begin
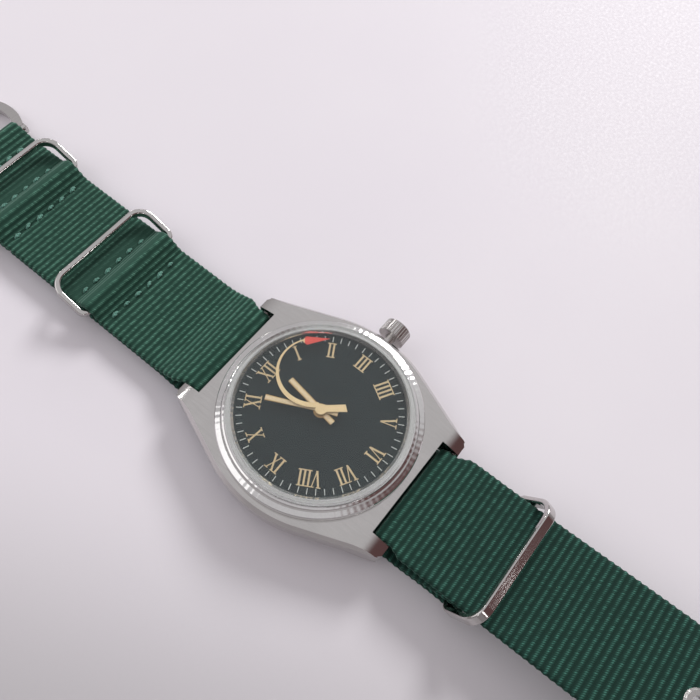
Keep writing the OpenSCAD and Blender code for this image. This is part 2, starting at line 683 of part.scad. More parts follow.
// Points of a dome from its rim at radius r to its middle, where its height is top
function dome_r(r, h) = (r * r + h * h) / (2 * h);
function dome_pts(r, h, top, n) = [for (i = [0 : n]) let(x = r * (1 - i / n))
    [x, top - dome_r(r, h) + sqrt(pow(dome_r(r, h), 2) - x * x)]];

module crystal() {
    foot_z = dial_z1 + crystal_foot;
    top = foot_z + crystal_rise;
    inner_r = bezel_bore - crystal_wall;
    inner = dome_pts(inner_r, crystal_hollow, top - crystal_t, 10);
    color("white", 0.35) rotate_extrude($fn = 128) polygon(concat(
        [[inner_r, dial_z1 + tension_lip], [bezel_bore, dial_z1 + tension_lip]],
        dome_pts(bezel_bore, crystal_rise, top, 16),
        [for (i = [len(inner) - 1 : -1 : 0]) inner[i]]));
}

module tension_ring() {
    r1 = bezel_bore - crystal_wall;
    color("whitesmoke") rotate_extrude($fn = 128) polygon([[aperture_r, dial_z1], [bezel_bore, dial_z1],
        [bezel_bore, dial_z1 + tension_lip], [r1, dial_z1 + tension_lip], [r1, tension_z1],
        [r1 - 0.1, tension_z1], [aperture_r, tension_z1 - 0.3]]);
}

module case_back() {
    color("lightgray") difference() {
        union() {
            translate([0, 0, back_z0]) cylinder(h = 0.3, r1 = back_r - 0.3, r2 = back_r);
            disc([0, 0], back_r, back_z0 + 0.3, case_z0);
            disc([0, 0], plug_r, case_z0, case_z0 + plug_h);
        }
        disc([0, 0], plate_r - 0.1, case_z0 + 0.02, case_z0 + plug_h + 1);
        for (i = [0 : notch_count - 1]) {
            rotate([0, 0, 30 + 360 * i / notch_count]) translate([13, -1.1, back_z0 - 1])
                cube([3, 2.2, 1.4]);
        }
    }
}

module back_gasket() {
    color("dimgray") rotate_extrude($fn = 96) translate([plug_r + fit_gap, case_z0])
        square([gasket_w, gasket_h]);
}

module crown_tube() {
    color("silver") difference() {
        rod(15.5, crown_x0 + 0.9, tube_r);
        rod(15, crown_x0 + 1.5, stem_r + 0.1);
    }
}

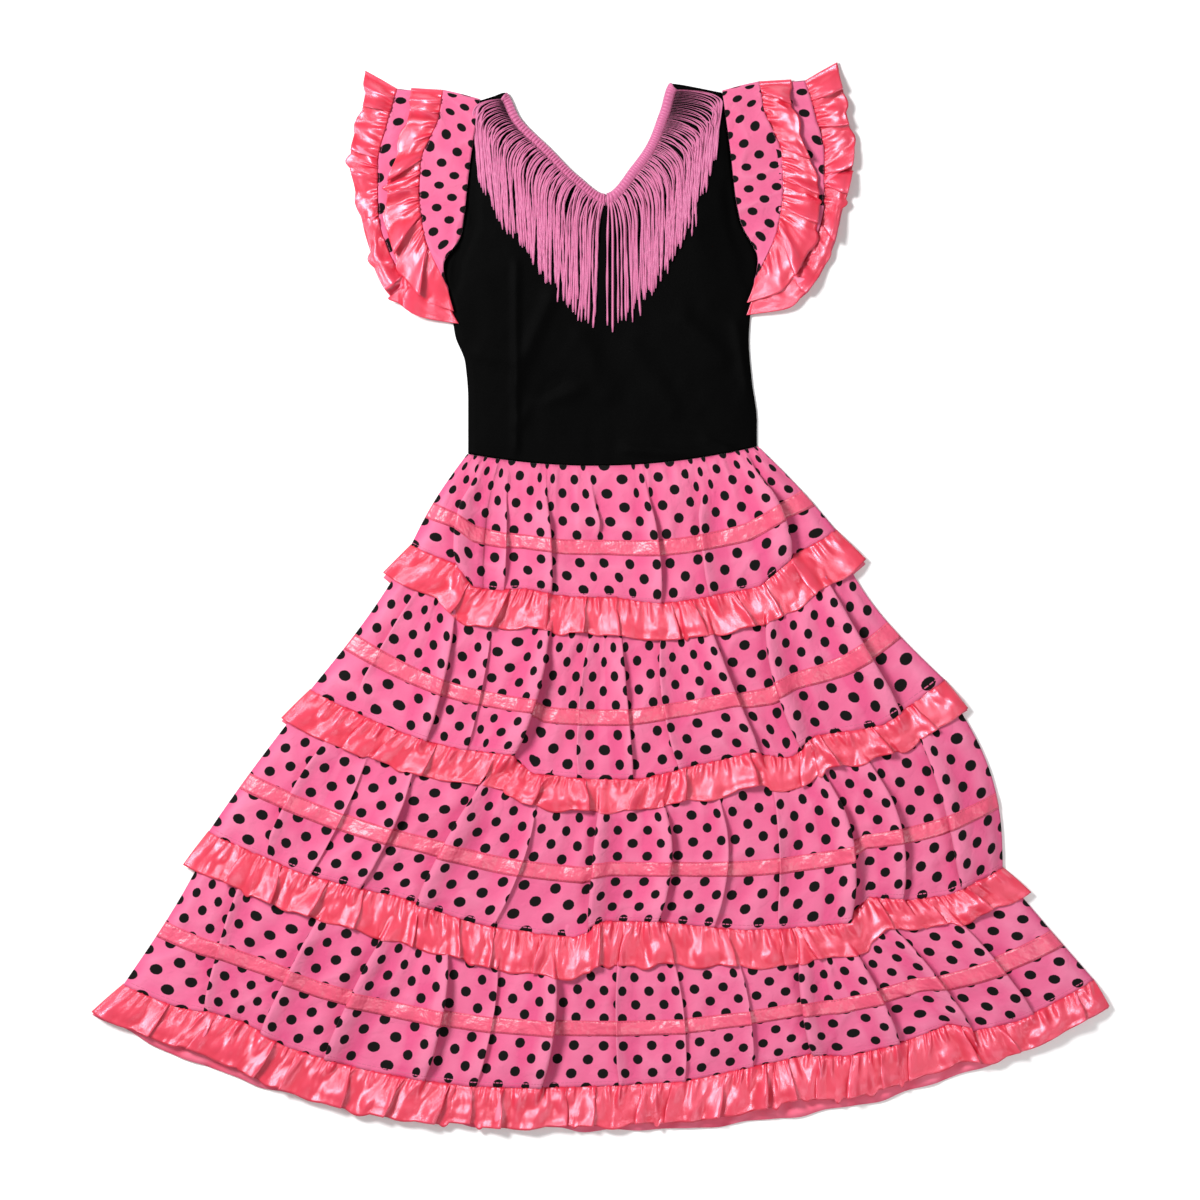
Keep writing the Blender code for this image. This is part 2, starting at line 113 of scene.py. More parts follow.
TIERS = table(
    "number top bottom bulge_left bulge_right tiles",
    (1, "waist", "seam_1", -3.0, 2.0, 11),
    (2, "seam_1", "seam_2", 6.0, -14.0, 14),
    (3, "seam_2", "seam_3", 0.0, 14.0, 18),
    (4, "seam_3", "seam_4", 6.0, -3.0, 24),
)

# Knife folds: the shares of the tier's width where each crest runs at its top and bottom, how high it
# stands, how far it laps over, which way it laps, and the stretch down the tier where it shows
FOLDS = {
    1: table(
        "top bottom rise lap lean start end",
        (0.06, 0.12, 6.0, 8.0, -1, 0.0, 1.0),
        (0.16, 0.22, 2.5, 2.5, 1, 0.1, 1.0),
        (0.28, 0.325, 4.5, 5.0, 1, 0.0, 1.0),
        (0.43, 0.47, 3.0, 3.0, 1, 0.0, 0.5),
        (0.61, 0.586, 4.0, 4.0, 1, 0.0, 1.0),
        (0.77, 0.708, 4.5, 5.0, -1, 0.35, 1.0),
        (0.94, 0.88, 7.0, 9.0, 1, 0.0, 1.0),
    ),
    2: table(
        "top bottom rise lap lean start end",
        (0.04, 0.06, 3.0, 2.5, -1, 0.1, 0.9),
        (0.115, 0.178, 5.5, 6.5, 1, 0.0, 1.0),
        (0.21, 0.25, 2.0, 1.5, 1, 0.0, 1.0),
        (0.34, 0.31, 7.5, 10.0, 1, 0.0, 1.0),
        (0.43, 0.42, 2.5, 2.0, -1, 0.1, 1.0),
        (0.50, 0.507, 4.0, 4.0, 1, 0.0, 1.0),
        (0.59, 0.583, 4.0, 4.0, -1, 0.0, 1.0),
        (0.69, 0.70, 6.0, 8.0, 1, 0.0, 1.0),
        (0.84, 0.78, 6.5, 8.0, -1, 0.0, 1.0),
        (0.955, 0.92, 7.0, 9.0, 1, 0.0, 1.0),
    ),
    3: table(
        "top bottom rise lap lean start end",
        (0.05, 0.07, 4.0, 4.0, -1, 0.1, 0.95),
        (0.115, 0.13, 2.0, 1.5, 1, 0.0, 1.0),
        (0.18, 0.19, 4.0, 4.0, 1, 0.1, 1.0),
        (0.288, 0.27, 7.0, 9.0, -1, 0.0, 1.0),
        (0.37, 0.36, 2.5, 2.0, 1, 0.1, 1.0),
        (0.454, 0.485, 6.5, 8.0, -1, 0.0, 1.0),
        (0.545, 0.56, 6.0, 7.0, 1, 0.0, 1.0),
        (0.635, 0.636, 4.0, 3.5, 1, 0.0, 1.0),
        (0.71, 0.715, 2.5, 2.0, -1, 0.1, 1.0),
        (0.783, 0.80, 7.0, 9.0, 1, 0.0, 1.0),
        (0.85, 0.87, 5.5, 6.0, 1, 0.0, 1.0),
        (0.935, 0.955, 7.0, 9.0, -1, 0.0, 1.0),
    ),
    4: table(
        "top bottom rise lap lean start end",
        (0.04, 0.085, 4.0, 4.0, -1, 0.1, 1.0),
        (0.155, 0.145, 5.0, 6.0, -1, 0.1, 1.0),
        (0.24, 0.214, 7.0, 9.0, -1, 0.0, 1.0),
        (0.30, 0.305, 6.0, 8.0, 1, 0.0, 1.0),
        (0.37, 0.365, 2.5, 2.0, 1, 0.1, 1.0),
        (0.432, 0.424, 7.0, 9.0, 1, 0.0, 1.0),
        (0.51, 0.51, 3.0, 2.0, -1, 0.1, 1.0),
        (0.585, 0.58, 3.0, 2.0, 1, 0.1, 1.0),
        (0.665, 0.65, 3.0, 2.0, 1, 0.1, 1.0),
        (0.745, 0.715, 6.5, 8.0, -1, 0.0, 1.0),
        (0.79, 0.795, 6.0, 7.0, 1, 0.0, 1.0),
        (0.845, 0.87, 5.5, 6.0, 1, 0.1, 1.0),
        (0.915, 0.935, 5.0, 5.0, 1, 0.1, 1.0),
    ),
}
CLIMB = 15.0
LAND = 3.0
DEEPER = 1.95
FLAT_STEP = 2.6
SIDE_SEAM = 2.6
HEM_STITCH = 0.974

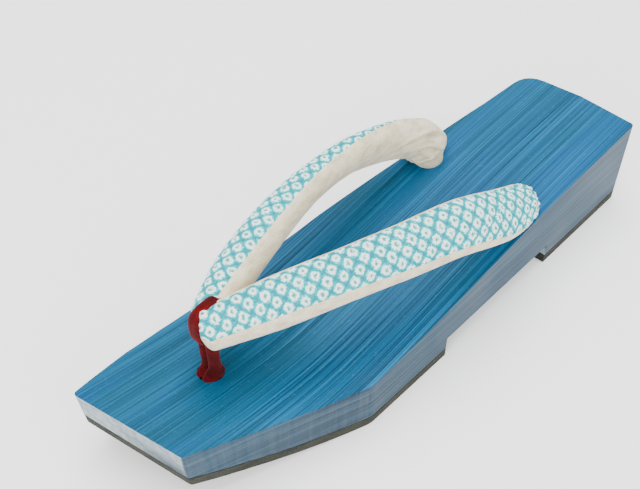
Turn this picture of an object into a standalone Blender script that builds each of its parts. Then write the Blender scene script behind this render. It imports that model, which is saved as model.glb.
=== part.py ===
"""Geta sandal for the left foot: a one-block wooden sole with two rubber
sheets under it, and a padded cloth thong strap held by a velvet toe loop.

Metres, +Z up. +Y points to the toe and +X to the inner (big toe) side.
The origin is on the floor, at the middle of the whole sandal's box.
"""
import math

import bmesh
import bpy
from mathutils import Vector

# Wooden block
LENGTH = 0.250              # back of heel to inner toe corner
BALL_WIDTH = 0.0746         # across the ball of the foot
HEEL_HEIGHT = 0.0421        # floor to foot-bed at the back of the heel
EDGE_ROUND = 0.0020         # round-over along the foot-bed's edge
HEEL_BLOCK = 0.059          # length of the heel's foot on the floor
FOREFOOT_START = 0.128      # back of heel to the back of the forefoot's foot
ARCH_CEILING = 0.0105       # floor to the top of the recess under the arch
SPRING_START = 0.171        # where the underside leaves the floor
TOE_SPRING = 0.0177         # how far the toe's underside is lifted
TOE_SET_BACK = 0.0030       # toe face leans back towards the floor
HEEL_BULGE = 0.0010         # back of the heel is slightly convex
HEEL_INNER_RADIUS = 0.011
HEEL_OUTER_RADIUS = 0.0020
TOE_INNER_RADIUS = 0.0018
TOE_OUTER_RADIUS = 0.0016
BALL_RADIUS = 0.012

# Rubber under the block
RUBBER = 0.0044
CLEARANCE = 0.0003          # between pieces that touch on the real sandal

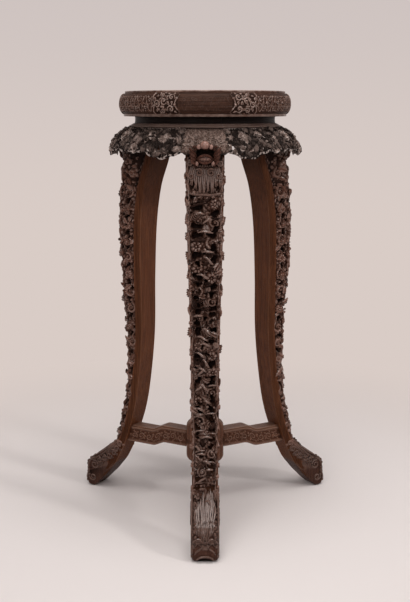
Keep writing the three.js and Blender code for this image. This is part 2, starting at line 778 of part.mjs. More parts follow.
end
Instructions to follow — Where does the word "code" appear? Return each line that holds it.

Written reply —
Keep writing the OpenSCAD and Blender code for this image. This is part 2, starting at line 683 of part.scad. More parts follow.
Keep writing the Blender code for this image. This is part 2, starting at line 113 of scene.py. More parts follow.
Keep writing the three.js and Blender code for this image. This is part 2, starting at line 778 of part.mjs. More parts follow.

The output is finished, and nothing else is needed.